There is a paradox at play with fish farming, at once fish
farming offers the solution to the overuse of wild stocks and yet the
operation of fish farms comes with some reported damaging externalities. The curtailment of fish
farms on the coast of British Columbia seems to negate the promise of relief of
harvest of wild stocks, fish consumption is growing and will grow at a greater rate. Perhaps there is a management solution, by way of
example, the facilitation of the relocation or reconfiguration of fish
farming operations.
One realizes there is economics at play, fish farm
operators have found the most “efficient” means to raise fish; open nets, floats
and present feeding modalities generate a circumstance that answers market
realities. The question becomes, to what
extent has their license to function impacted other operations – eg. Wild fish
stocks. Of course, there is a greater question than a mere partial budget on
pounds of fish raised, there is the general stewardship of the ecosystem at
play.
What has emerged out of the debate is polarization and
confrontation, it seems in British
Columbia “polarization” is never far away – as issues like this invariably become
politicized.
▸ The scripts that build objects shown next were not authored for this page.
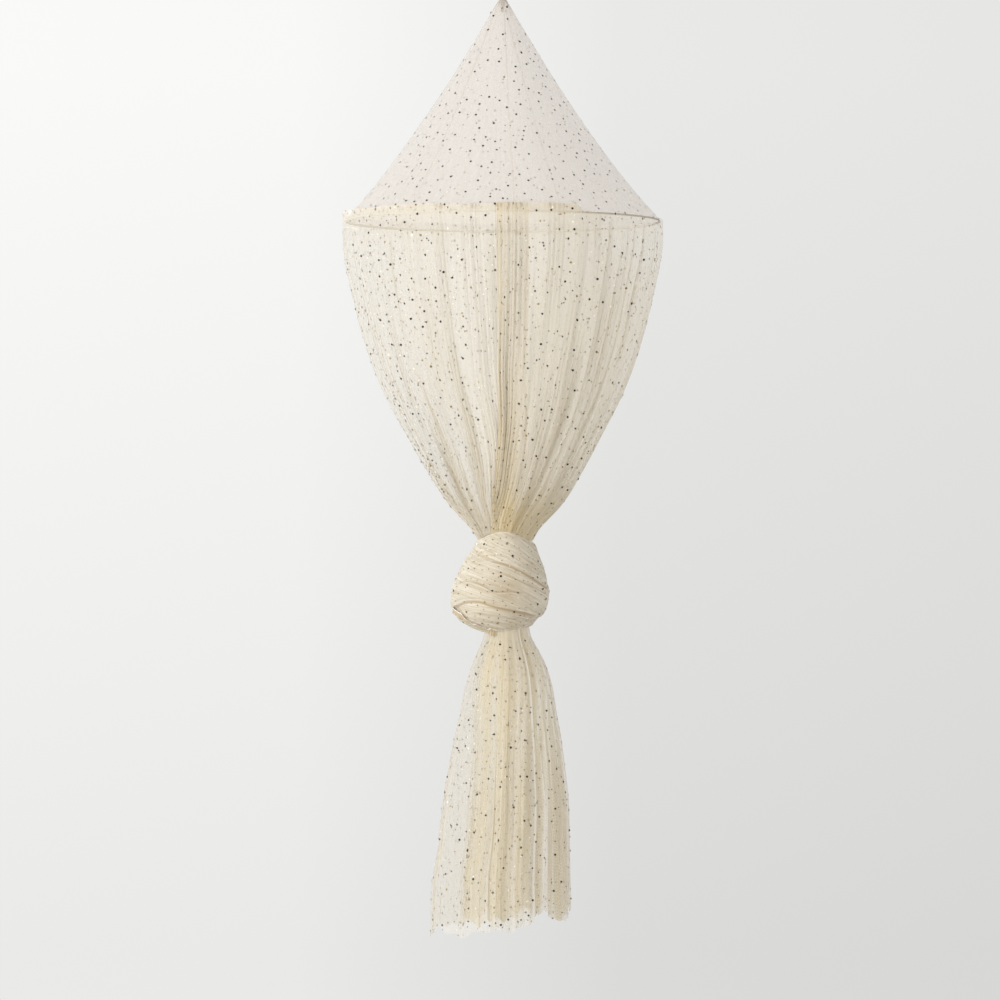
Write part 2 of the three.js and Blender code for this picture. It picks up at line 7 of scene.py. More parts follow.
import bmesh
import bpy
import numpy as np
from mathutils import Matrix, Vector


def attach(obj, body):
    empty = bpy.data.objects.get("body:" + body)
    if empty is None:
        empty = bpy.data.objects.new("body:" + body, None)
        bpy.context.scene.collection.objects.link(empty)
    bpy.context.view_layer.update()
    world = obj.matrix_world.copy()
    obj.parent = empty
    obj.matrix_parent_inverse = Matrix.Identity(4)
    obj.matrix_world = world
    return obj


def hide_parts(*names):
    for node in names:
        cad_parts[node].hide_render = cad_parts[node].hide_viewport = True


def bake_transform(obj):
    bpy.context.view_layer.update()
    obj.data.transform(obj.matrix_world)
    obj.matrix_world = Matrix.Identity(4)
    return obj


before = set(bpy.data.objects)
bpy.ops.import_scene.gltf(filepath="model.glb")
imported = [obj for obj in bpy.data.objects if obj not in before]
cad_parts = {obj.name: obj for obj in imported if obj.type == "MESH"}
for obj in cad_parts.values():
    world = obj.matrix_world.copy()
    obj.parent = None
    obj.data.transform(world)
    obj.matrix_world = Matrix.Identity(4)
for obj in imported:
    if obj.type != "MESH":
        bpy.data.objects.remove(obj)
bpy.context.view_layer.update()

# Sizes, as in the part's source
MM = 0.001
PAD_RADIUS, PAD_THICKNESS = 23 * MM, 1 * MM
PLATE_RADIUS, PLATE_BOTTOM = 22 * MM, -3.4 * MM
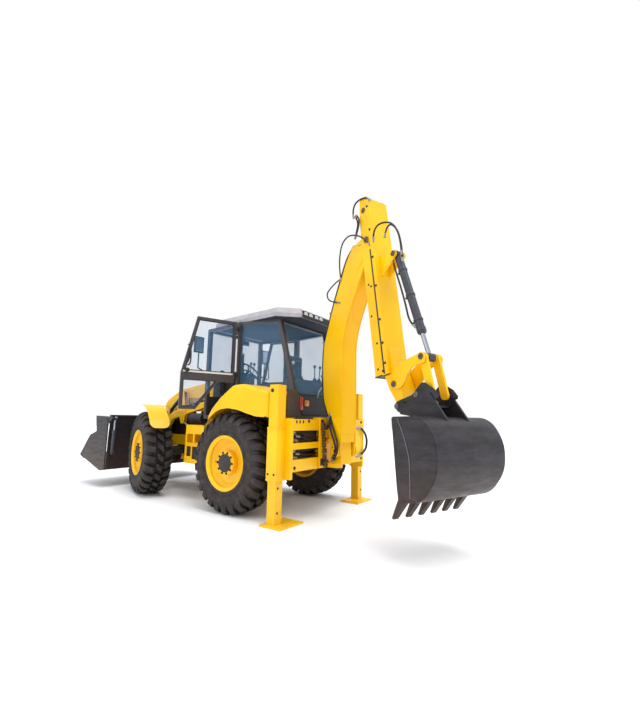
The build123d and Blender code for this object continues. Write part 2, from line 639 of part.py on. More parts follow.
# ---- loader -------------------------------------------------------------------------
arm_outline = [
    (1080, 1620), (1108, 1520), (2180, 1265), (2885, 410), (2990, 430), (2985, 530), (2270, 1345),
    (2150, 1420),
]
lug_thickness = 9
ram_y = (arm_inner + arm_outer) / 2
lug_sides = ((arm_inner, arm_inner + lug_thickness), (arm_outer - lug_thickness, arm_outer))
arm = side_plate(arm_outline, (arm_inner, arm_outer))
for y in lug_sides:
    arm = arm + side_plate([(1800, 1360), (1840, 1190), (1920, 1190), (1980, 1320)], y)
for y in ((ram_y - 46, ram_y - 37), (ram_y + 37, ram_y + 46)):
    arm = arm + side_plate([(1790, 1420), (1860, 1780), (1940, 1780), (2050, 1400)], y)
arm = arm + block((1800, 2040), (ram_y - 46, ram_y + 46), (1400, 1440))
arm = arm + cross_bar(tilt_base, (ram_y - 46, ram_y + 46), ram_pin)
arm = arm - cross_bar(loader_pivot, (arm_inner - 1, arm_outer + 1), loader_pin + running_gap)
arm = arm - cross_bar(bucket_pivot, (arm_inner - 1, arm_outer + 1), bucket_pin + running_gap)
arms = both_sides(arm)
parts["loader_arms"] = [arms[0] + arms[1] + rod((2690, -arm_inner, 780), (2690, arm_inner, 780), 60)]

ram_width = arm_outer - arm_inner - 2 * lug_thickness - 10
lift = ram(lift_base, lift_eye, 930, 30, 19, ram_y, ram_width, ram_pin)
tilt = ram(tilt_base, bucket_upper_pin, 1100, 33, 20, ram_y, ram_width, ram_pin)
parts["lift_barrels"] = both_sides(lift[0])
parts["lift_rods"] = both_sides(lift[1])
parts["tilt_barrels"] = both_sides(tilt[0])
parts["tilt_rods"] = both_sides(tilt[1])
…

If only one could look at the issue in a pristine state and let
judgment rule, the challenge of course is that at some point science ends and
then it is the eye of the master that fattens the cattle – in a polarized
circumstance when the science ends – well it never ends – people always find
ways of distorting the numbers.
In responding to the challenge the key is to make policy around an honest assessment of facts and respond in accord with the facts - stating the obvious it seems - it rarely happens quite this way. There is strong data to support the environmentalists in this case - or at least the "non-fish farming" perspective, the challenge I have is, I've heard the environmental movement cry wolf so often - grossly overstating the risk. We need to be prepared to use our natural environment, there is throughout the province example after example of projects being obstructed. There is legitimate environmentalism and there is preservation/obstruction - one worries that valid points get muted by the chronic deployment of heated rhetoric.